И в то же время дети боялись его, даже старшие, обращавшиеся к нему на «ты». «Для нас его суждения были беспрекословны, его советы – обязательны. Мы думали, что он знает все наши мысли и чувства и только не всегда говорит, что знает, – пишет Сергей Львович. – Я плохо выдерживал взгляд его пытливых небольших стальных глаз, а когда он меня спрашивал о чем-нибудь, – а он любил спрашивать о том, на что не хотелось отвечать, – я не мог солгать, даже увильнуть от ответа, хотя часто мне этого хотелось».

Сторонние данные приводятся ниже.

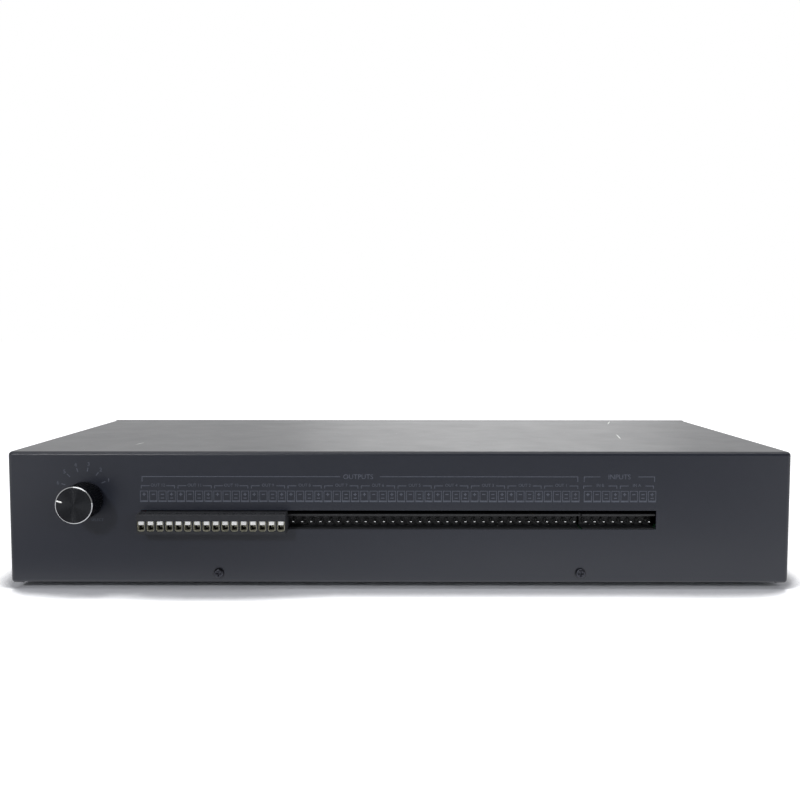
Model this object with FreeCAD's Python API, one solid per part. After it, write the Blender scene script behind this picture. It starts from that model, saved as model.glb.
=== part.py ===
"""Speaker selector switch: a low folded-steel case with pluggable speaker terminals and a matching dial.

Frame: +X to the right when the terminal face is looked at, +Y from the terminal face to the button
fascia, +Z up. The origin is the centre of the footprint, on the plane that the rubber feet stand on.
A "depth" is a distance behind the outer plane of the terminal face. A "height" is a distance above
the underside of the case.
"""
import FreeCAD
import Part
import math
import os

# --- Case: a folded shell that slides over a U-shaped chassis -------------------------------------
CASE_WIDTH = 434.0
CASE_HEIGHT = 74.0
CASE_DEPTH = 197.6          # terminal face to fascia face
SHEET = 1.2                 # steel thickness of shell and chassis
SHELL_BEND = 2.2            # outer radius of the shell's folds
CHASSIS_BEND = 2.0          # outer radius of the chassis's folds
FLANGE_WIDTH = 6.5          # return flange under each side of the shell
FACE_LIFT = 0.9             # lower edge of the terminal face above the flanges' underside
SHELL_FIT = 0.4             # gap between the shell's walls and the chassis
UPTURN_HEIGHT = 11.0        # chassis lip behind the terminal face
FASCIA_THICKNESS = 4.0
FASCIA_EDGE = 0.8           # rounding of the fascia's outer edges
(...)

«Отец очень редко наказывал нас, – продолжает он, – не ставил в угол, редко бранил, даже редко упрекал, никогда не бил, не драл за уши и т. п., но, по разным признакам, мы чувствовали, как он к нам относится. Наказание его было – немилость: не обращает внимания, не возьмет с собою, скажет что-нибудь ироническое. В нашем детстве и даже позднее в зависимости от нашего поведения, а иногда и без видимой причины, у него были временные любимцы, то один из нас, то другой. Постоянных любимцеву него не было».
6
Популярный сорт табака. Изготовлялся на петербургской фабрике надворного советника и купца первой гильдии Василия Григорьевича Жукова. Жуковский табак курил не только Толстой, но и Достоевский.